Antes, toda a gente olhava bem para o ex-padre, que “ajudava as pessoas, as crianças”, e por isso muitos confiavam.
“E eu também tinha essa opinião até ouvir o que aconteceu. Elas contaram que ele dormia com as meninas, do 3.º ano até ao 6.º ano. Eu entreguei as minhas filhas a confiar que ele as ia ajudar e no final esse fez isso com as meninas”, explica.
Depois, quando os contornos e a dimensão do caso se começaram a conhecer, vieram as pressões, com “os adultos do orfanato a dizer que as meninas não podiam contar nada, que tinham que ter fechado nelas o que tinha acontecido”.
“Sinto muita raiva. Se fosse uma cobra ia lá mordê-lo”, declara.
“E isto aconteceu a todas as meninas. As minhas filhas disseram que acontecia a todas. Mas ninguém falava nada”, disse.

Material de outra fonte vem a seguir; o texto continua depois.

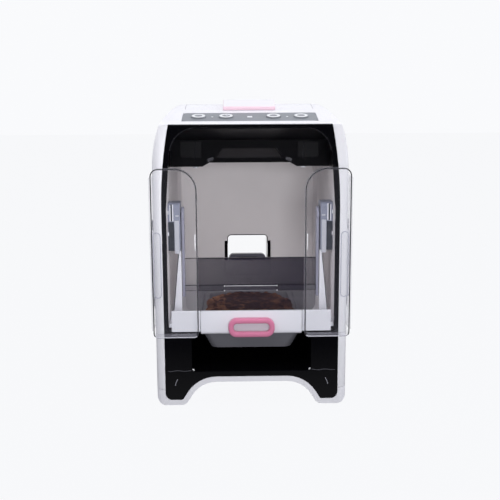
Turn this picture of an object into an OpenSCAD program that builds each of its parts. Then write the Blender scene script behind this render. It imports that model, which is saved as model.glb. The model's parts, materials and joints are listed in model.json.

Por isso, esta mãe também se calou: “Nem disse aos outros filhos”.
“É melhor para o futuro das meninas as pessoas não saberem quem são e o que aconteceu. A sociedade coloca muita vergonha nas meninas e contar isto pode ser mau para elas no futuro”, confessa.
Com sucessivas demoras e atrasos no julgamento – a próxima audiência está marcada para segunda-feira –, esta mãe diz-se “muito triste e doente com isto tudo” e quer que Daschbach vá “responder pelo que fez”.
O julgamento está previsto continuar no Tribunal Distrital de Oecusse na segunda-feira.